Problem details: Repeat exactly the lines running from the line that contains "solids = []" to the line that contains "obj.data.transform(world)"; include both ends and add nothing.

++++++

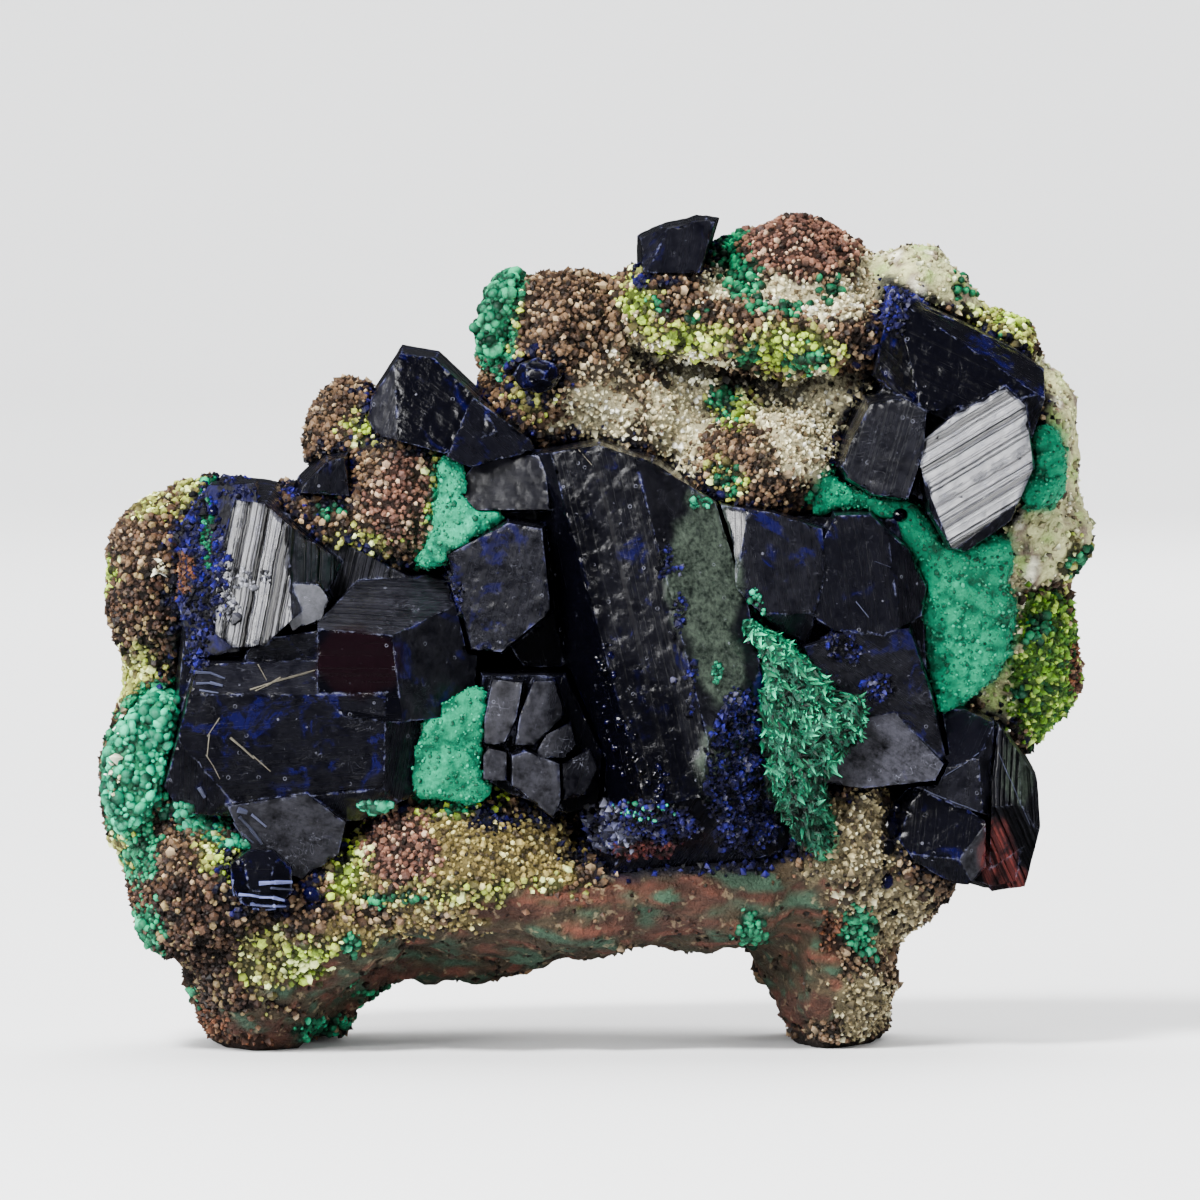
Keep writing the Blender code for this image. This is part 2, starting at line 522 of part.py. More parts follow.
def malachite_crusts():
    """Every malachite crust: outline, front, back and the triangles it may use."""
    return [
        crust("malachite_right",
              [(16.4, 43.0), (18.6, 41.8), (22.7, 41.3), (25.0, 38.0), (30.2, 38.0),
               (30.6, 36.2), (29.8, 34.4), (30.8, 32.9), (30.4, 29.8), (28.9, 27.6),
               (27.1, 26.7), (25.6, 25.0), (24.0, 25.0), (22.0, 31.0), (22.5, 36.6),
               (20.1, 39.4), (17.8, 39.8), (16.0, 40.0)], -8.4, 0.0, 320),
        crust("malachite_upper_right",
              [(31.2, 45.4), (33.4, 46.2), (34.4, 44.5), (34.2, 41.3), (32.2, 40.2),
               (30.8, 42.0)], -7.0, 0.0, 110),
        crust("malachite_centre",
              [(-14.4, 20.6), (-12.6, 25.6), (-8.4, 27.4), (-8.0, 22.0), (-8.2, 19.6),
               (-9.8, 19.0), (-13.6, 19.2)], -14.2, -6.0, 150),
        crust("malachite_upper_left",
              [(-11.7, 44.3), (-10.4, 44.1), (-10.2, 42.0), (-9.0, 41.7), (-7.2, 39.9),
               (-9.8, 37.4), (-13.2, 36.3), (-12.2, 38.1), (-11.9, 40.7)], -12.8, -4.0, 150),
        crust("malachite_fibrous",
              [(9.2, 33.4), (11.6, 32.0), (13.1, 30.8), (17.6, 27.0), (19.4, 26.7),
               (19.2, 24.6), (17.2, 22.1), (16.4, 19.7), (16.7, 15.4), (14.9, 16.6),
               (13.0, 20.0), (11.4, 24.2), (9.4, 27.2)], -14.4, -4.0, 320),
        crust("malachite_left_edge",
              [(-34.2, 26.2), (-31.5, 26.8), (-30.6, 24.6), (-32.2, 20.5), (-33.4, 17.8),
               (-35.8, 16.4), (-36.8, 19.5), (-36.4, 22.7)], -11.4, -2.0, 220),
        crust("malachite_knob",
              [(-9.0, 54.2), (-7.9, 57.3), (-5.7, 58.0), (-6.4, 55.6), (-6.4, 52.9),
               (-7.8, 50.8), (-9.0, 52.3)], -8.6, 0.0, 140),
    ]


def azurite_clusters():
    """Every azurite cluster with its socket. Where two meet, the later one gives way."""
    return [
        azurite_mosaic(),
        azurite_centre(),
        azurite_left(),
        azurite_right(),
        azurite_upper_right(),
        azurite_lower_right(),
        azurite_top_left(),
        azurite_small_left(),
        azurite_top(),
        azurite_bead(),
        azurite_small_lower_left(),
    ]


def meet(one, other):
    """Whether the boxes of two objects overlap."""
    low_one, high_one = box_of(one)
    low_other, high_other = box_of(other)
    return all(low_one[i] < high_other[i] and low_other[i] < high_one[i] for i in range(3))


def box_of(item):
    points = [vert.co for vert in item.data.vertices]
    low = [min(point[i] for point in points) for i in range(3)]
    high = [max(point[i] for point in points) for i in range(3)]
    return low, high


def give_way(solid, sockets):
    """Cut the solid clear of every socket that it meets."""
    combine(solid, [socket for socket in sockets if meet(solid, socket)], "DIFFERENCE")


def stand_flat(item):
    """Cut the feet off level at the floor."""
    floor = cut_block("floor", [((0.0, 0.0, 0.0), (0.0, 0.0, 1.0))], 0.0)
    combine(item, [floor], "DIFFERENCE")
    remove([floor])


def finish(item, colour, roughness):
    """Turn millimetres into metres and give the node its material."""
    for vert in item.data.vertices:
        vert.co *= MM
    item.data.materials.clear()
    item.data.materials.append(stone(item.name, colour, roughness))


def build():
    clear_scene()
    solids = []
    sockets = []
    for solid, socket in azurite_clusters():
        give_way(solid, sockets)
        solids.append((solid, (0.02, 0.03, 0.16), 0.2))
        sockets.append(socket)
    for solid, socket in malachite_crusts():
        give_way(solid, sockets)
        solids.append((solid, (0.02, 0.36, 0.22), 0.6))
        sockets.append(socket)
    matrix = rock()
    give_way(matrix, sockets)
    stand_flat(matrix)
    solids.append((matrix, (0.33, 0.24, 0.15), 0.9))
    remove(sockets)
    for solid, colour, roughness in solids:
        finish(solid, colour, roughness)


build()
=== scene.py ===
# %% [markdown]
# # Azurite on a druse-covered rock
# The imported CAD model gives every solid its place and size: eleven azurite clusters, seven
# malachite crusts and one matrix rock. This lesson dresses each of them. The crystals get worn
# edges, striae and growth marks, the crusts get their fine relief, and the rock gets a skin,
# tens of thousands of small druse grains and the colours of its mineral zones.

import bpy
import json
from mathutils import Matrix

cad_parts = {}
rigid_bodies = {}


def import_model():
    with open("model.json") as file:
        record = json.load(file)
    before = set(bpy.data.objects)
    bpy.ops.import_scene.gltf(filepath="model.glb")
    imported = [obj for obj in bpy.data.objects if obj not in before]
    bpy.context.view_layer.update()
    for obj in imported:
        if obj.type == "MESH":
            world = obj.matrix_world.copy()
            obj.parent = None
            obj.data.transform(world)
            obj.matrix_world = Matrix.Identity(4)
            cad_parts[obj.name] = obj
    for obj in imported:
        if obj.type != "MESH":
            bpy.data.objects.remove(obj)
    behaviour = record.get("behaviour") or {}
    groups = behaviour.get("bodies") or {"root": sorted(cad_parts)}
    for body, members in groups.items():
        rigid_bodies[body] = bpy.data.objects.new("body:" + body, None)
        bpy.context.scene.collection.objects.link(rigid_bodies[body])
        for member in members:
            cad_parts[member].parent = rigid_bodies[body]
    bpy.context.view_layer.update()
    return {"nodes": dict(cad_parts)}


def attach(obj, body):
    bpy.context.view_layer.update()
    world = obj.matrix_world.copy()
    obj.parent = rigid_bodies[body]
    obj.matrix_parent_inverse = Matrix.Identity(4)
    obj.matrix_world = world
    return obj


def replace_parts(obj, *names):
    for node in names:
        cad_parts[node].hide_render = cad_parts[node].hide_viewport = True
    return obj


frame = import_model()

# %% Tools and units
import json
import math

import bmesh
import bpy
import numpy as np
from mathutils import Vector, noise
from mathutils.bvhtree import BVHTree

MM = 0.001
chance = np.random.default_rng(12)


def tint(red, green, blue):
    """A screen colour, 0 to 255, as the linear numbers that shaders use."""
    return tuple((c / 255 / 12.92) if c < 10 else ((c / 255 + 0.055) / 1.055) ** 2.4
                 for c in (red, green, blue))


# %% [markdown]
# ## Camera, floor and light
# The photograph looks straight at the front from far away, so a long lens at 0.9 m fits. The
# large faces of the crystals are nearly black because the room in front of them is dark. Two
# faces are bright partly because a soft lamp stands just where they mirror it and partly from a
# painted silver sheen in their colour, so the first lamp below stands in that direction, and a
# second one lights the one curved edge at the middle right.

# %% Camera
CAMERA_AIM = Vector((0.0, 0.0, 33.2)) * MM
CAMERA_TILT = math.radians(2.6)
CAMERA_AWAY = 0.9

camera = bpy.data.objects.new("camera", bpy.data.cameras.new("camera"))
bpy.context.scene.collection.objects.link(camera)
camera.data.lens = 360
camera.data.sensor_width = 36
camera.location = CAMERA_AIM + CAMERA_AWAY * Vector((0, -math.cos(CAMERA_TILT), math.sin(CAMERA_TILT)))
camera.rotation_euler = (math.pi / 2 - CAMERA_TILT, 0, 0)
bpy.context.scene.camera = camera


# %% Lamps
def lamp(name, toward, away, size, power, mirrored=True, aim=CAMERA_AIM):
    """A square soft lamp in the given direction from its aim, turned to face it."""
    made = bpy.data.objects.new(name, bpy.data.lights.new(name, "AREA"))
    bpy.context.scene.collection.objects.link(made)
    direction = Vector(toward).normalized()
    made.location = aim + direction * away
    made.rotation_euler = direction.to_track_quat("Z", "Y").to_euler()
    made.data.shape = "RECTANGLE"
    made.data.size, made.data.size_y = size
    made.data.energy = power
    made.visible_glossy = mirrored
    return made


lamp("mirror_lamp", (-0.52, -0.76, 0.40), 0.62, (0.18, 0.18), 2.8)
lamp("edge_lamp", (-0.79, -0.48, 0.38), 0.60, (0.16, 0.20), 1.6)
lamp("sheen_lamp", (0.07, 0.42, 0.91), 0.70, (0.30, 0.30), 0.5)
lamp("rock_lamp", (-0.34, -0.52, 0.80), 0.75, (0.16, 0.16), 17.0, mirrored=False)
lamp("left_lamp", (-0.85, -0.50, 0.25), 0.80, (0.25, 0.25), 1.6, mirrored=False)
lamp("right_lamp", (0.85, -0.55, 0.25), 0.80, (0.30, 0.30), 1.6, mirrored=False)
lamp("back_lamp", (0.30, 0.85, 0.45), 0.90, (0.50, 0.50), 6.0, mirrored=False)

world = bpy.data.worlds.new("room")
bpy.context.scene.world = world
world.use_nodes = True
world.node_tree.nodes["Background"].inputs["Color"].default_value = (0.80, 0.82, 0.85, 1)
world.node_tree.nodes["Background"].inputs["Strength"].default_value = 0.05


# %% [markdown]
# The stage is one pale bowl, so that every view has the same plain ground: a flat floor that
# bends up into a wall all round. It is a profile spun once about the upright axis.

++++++

Written response:
    solids = []
    sockets = []
    for solid, socket in azurite_clusters():
        give_way(solid, sockets)
        solids.append((solid, (0.02, 0.03, 0.16), 0.2))
        sockets.append(socket)
    for solid, socket in malachite_crusts():
        give_way(solid, sockets)
        solids.append((solid, (0.02, 0.36, 0.22), 0.6))
        sockets.append(socket)
    matrix = rock()
    give_way(matrix, sockets)
    stand_flat(matrix)
    solids.append((matrix, (0.33, 0.24, 0.15), 0.9))
    remove(sockets)
    for solid, colour, roughness in solids:
        finish(solid, colour, roughness)


build()
=== scene.py ===
# %% [markdown]
# # Azurite on a druse-covered rock
# The imported CAD model gives every solid its place and size: eleven azurite clusters, seven
# malachite crusts and one matrix rock. This lesson dresses each of them. The crystals get worn
# edges, striae and growth marks, the crusts get their fine relief, and the rock gets a skin,
# tens of thousands of small druse grains and the colours of its mineral zones.

import bpy
import json
from mathutils import Matrix

cad_parts = {}
rigid_bodies = {}


def import_model():
    with open("model.json") as file:
        record = json.load(file)
    before = set(bpy.data.objects)
    bpy.ops.import_scene.gltf(filepath="model.glb")
    imported = [obj for obj in bpy.data.objects if obj not in before]
    bpy.context.view_layer.update()
    for obj in imported:
        if obj.type == "MESH":
            world = obj.matrix_world.copy()
            obj.parent = None
            obj.data.transform(world)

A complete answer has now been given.